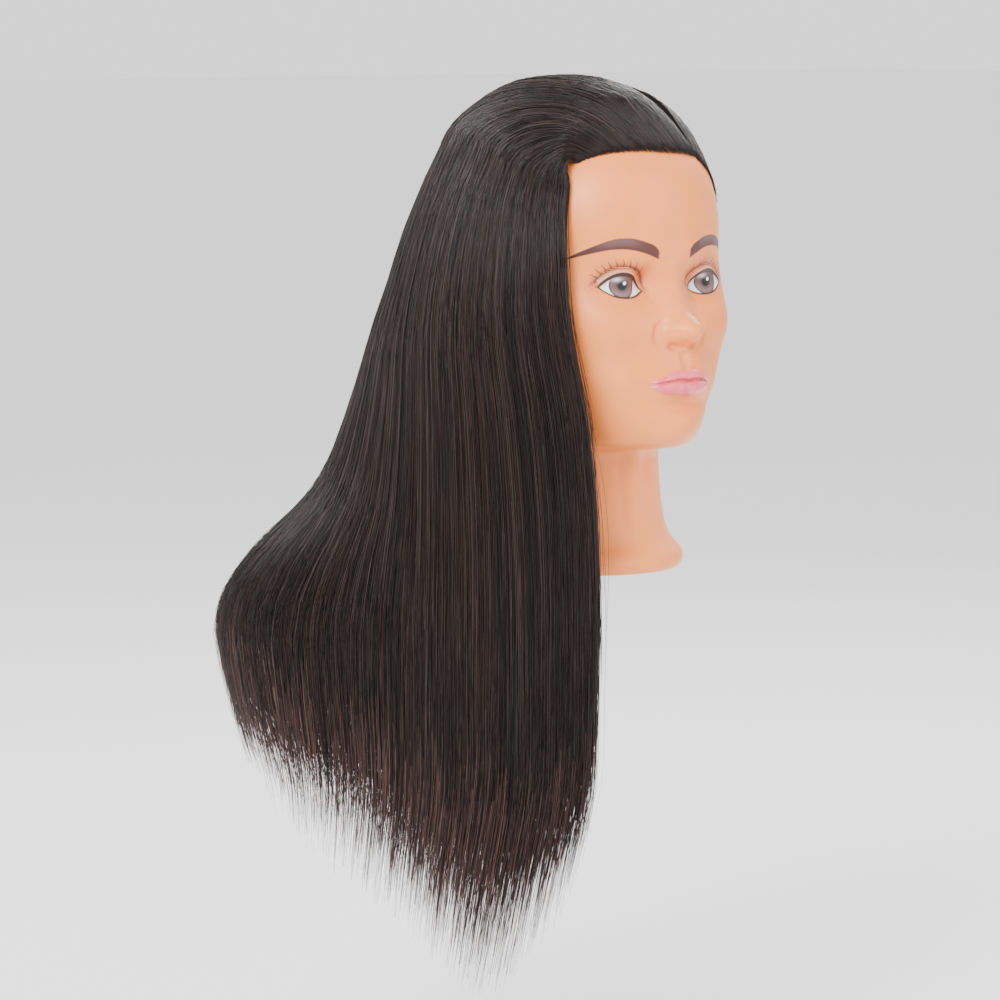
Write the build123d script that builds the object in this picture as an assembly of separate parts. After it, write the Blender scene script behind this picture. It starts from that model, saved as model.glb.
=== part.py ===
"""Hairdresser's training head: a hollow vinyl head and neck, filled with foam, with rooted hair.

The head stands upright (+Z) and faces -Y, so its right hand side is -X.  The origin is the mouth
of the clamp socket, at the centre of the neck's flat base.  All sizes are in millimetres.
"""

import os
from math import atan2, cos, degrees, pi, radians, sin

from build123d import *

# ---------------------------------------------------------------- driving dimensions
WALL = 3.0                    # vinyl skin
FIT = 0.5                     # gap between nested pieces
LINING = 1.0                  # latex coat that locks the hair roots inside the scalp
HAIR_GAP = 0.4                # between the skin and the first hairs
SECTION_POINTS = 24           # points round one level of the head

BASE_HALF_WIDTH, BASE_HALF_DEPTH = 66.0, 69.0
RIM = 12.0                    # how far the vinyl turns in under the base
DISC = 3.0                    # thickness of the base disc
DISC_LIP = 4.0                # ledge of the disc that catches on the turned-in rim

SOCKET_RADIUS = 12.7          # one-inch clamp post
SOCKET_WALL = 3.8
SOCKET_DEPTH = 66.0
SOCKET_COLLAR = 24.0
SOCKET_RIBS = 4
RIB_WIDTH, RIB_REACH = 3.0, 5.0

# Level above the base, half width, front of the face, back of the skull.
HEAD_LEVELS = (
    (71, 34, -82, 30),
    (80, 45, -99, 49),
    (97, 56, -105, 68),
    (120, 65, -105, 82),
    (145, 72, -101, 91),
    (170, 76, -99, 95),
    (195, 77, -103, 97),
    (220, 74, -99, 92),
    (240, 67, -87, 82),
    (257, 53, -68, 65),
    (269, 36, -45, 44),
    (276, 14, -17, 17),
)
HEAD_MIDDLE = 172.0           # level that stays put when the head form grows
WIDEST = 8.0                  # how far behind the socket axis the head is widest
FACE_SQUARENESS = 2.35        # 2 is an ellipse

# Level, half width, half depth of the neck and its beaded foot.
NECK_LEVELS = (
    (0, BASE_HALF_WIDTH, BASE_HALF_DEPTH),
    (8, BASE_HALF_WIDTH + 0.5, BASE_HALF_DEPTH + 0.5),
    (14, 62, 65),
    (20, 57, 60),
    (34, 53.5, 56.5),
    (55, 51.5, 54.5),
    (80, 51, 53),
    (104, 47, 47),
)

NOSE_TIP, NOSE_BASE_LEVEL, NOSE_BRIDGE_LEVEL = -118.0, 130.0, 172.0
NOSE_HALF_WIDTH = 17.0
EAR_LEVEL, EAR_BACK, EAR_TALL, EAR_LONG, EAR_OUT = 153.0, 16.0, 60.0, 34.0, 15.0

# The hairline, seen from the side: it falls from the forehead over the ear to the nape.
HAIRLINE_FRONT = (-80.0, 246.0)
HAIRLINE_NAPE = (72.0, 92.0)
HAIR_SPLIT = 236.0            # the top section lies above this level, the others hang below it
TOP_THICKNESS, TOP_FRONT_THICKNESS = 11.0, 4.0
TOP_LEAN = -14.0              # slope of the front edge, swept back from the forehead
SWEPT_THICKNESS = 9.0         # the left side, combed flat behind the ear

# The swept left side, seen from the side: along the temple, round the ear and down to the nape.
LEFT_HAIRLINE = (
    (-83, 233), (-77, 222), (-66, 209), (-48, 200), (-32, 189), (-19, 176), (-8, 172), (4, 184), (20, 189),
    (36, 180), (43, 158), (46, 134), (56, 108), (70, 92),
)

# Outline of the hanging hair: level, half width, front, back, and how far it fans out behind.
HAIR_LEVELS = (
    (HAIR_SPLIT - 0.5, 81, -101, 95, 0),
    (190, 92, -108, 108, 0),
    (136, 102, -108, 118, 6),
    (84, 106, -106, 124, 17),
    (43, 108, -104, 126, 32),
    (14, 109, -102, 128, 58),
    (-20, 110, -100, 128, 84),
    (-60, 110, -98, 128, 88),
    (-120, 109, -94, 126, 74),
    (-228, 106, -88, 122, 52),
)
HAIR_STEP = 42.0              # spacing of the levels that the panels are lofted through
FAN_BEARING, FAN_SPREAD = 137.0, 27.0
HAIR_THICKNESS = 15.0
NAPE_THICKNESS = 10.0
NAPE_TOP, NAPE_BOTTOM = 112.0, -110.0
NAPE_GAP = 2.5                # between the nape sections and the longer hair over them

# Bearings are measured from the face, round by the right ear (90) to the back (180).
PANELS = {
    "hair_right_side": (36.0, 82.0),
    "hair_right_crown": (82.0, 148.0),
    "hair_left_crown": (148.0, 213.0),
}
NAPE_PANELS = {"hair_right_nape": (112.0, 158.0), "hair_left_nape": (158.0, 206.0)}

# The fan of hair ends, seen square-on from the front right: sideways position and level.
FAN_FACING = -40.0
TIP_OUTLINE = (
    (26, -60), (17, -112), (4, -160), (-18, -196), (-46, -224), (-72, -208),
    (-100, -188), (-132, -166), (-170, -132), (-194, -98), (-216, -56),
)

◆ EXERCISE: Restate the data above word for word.

◆ ANSWER TO THE TASK:
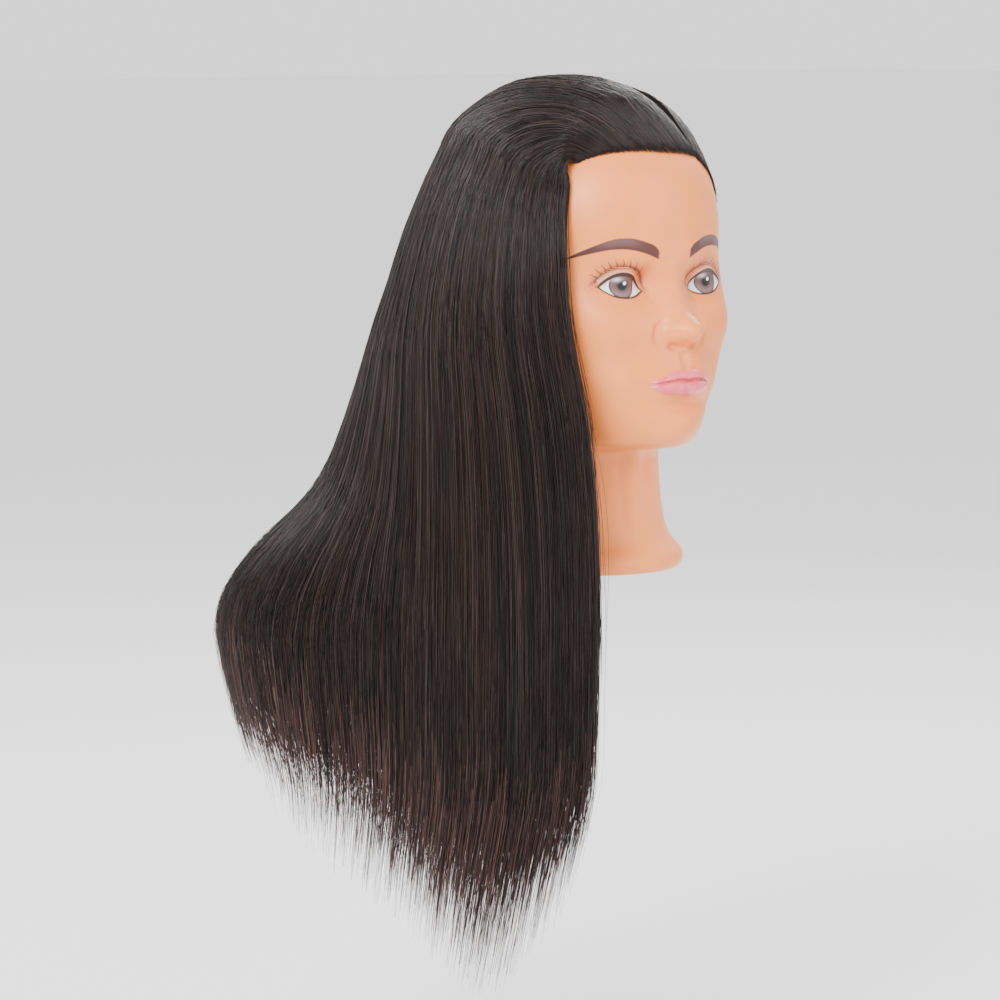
Write the build123d script that builds the object in this picture as an assembly of separate parts. After it, write the Blender scene script behind this picture. It starts from that model, saved as model.glb.
=== part.py ===
"""Hairdresser's training head: a hollow vinyl head and neck, filled with foam, with rooted hair.

The head stands upright (+Z) and faces -Y, so its right hand side is -X.  The origin is the mouth
of the clamp socket, at the centre of the neck's flat base.  All sizes are in millimetres.
"""

import os
from math import atan2, cos, degrees, pi, radians, sin

from build123d import *

# ---------------------------------------------------------------- driving dimensions
WALL = 3.0                    # vinyl skin
FIT = 0.5                     # gap between nested pieces
LINING = 1.0                  # latex coat that locks the hair roots inside the scalp
HAIR_GAP = 0.4                # between the skin and the first hairs
SECTION_POINTS = 24           # points round one level of the head

BASE_HALF_WIDTH, BASE_HALF_DEPTH = 66.0, 69.0
RIM = 12.0                    # how far the vinyl turns in under the base
DISC = 3.0                    # thickness of the base disc
DISC_LIP = 4.0                # ledge of the disc that catches on the turned-in rim

SOCKET_RADIUS = 12.7          # one-inch clamp post
SOCKET_WALL = 3.8
SOCKET_DEPTH = 66.0
SOCKET_COLLAR = 24.0
SOCKET_RIBS = 4
RIB_WIDTH, RIB_REACH = 3.0, 5.0

# Level above the base, half width, front of the face, back of the skull.
HEAD_LEVELS = (
    (71, 34, -82, 30),
    (80, 45, -99, 49),
    (97, 56, -105, 68),
    (120, 65, -105, 82),
    (145, 72, -101, 91),
    (170, 76, -99, 95),
    (195, 77, -103, 97),
    (220, 74, -99, 92),
    (240, 67, -87, 82),
    (257, 53, -68, 65),
    (269, 36, -45, 44),
    (276, 14, -17, 17),
)
HEAD_MIDDLE = 172.0           # level that stays put when the head form grows
WIDEST = 8.0                  # how far behind the socket axis the head is widest
FACE_SQUARENESS = 2.35        # 2 is an ellipse

# Level, half width, half depth of the neck and its beaded foot.
NECK_LEVELS = (
    (0, BASE_HALF_WIDTH, BASE_HALF_DEPTH),
    (8, BASE_HALF_WIDTH + 0.5, BASE_HALF_DEPTH + 0.5),
    (14, 62, 65),
    (20, 57, 60),
    (34, 53.5, 56.5),
    (55, 51.5, 54.5),
    (80, 51, 53),
    (104, 47, 47),
)

NOSE_TIP, NOSE_BASE_LEVEL, NOSE_BRIDGE_LEVEL = -118.0, 130.0, 172.0
NOSE_HALF_WIDTH = 17.0
EAR_LEVEL, EAR_BACK, EAR_TALL, EAR_LONG, EAR_OUT = 153.0, 16.0, 60.0, 34.0, 15.0

# The hairline, seen from the side: it falls from the forehead over the ear to the nape.
HAIRLINE_FRONT = (-80.0, 246.0)
HAIRLINE_NAPE = (72.0, 92.0)
HAIR_SPLIT = 236.0            # the top section lies above this level, the others hang below it
TOP_THICKNESS, TOP_FRONT_THICKNESS = 11.0, 4.0
TOP_LEAN = -14.0              # slope of the front edge, swept back from the forehead
SWEPT_THICKNESS = 9.0         # the left side, combed flat behind the ear

# The swept left side, seen from the side: along the temple, round the ear and down to the nape.
LEFT_HAIRLINE = (
    (-83, 233), (-77, 222), (-66, 209), (-48, 200), (-32, 189), (-19, 176), (-8, 172), (4, 184), (20, 189),
    (36, 180), (43, 158), (46, 134), (56, 108), (70, 92),
)

# Outline of the hanging hair: level, half width, front, back, and how far it fans out behind.
HAIR_LEVELS = (
    (HAIR_SPLIT - 0.5, 81, -101, 95, 0),
    (190, 92, -108, 108, 0),
    (136, 102, -108, 118, 6),
    (84, 106, -106, 124, 17),
    (43, 108, -104, 126, 32),
    (14, 109, -102, 128, 58),
    (-20, 110, -100, 128, 84),
    (-60, 110, -98, 128, 88),
    (-120, 109, -94, 126, 74),
    (-228, 106, -88, 122, 52),
)
HAIR_STEP = 42.0              # spacing of the levels that the panels are lofted through
FAN_BEARING, FAN_SPREAD = 137.0, 27.0
HAIR_THICKNESS = 15.0
NAPE_THICKNESS = 10.0
NAPE_TOP, NAPE_BOTTOM = 112.0, -110.0
NAPE_GAP = 2.5                # between the nape sections and the longer hair over them

# Bearings are measured from the face, round by the right ear (90) to the back (180).
PANELS = {
    "hair_right_side": (36.0, 82.0),
    "hair_right_crown": (82.0, 148.0),
    "hair_left_crown": (148.0, 213.0),
}
NAPE_PANELS = {"hair_right_nape": (112.0, 158.0), "hair_left_nape": (158.0, 206.0)}

# The fan of hair ends, seen square-on from the front right: sideways position and level.
FAN_FACING = -40.0
TIP_OUTLINE = (
    (26, -60), (17, -112), (4, -160), (-18, -196), (-46, -224), (-72, -208),
    (-100, -188), (-132, -166), (-170, -132), (-194, -98), (-216, -56),
)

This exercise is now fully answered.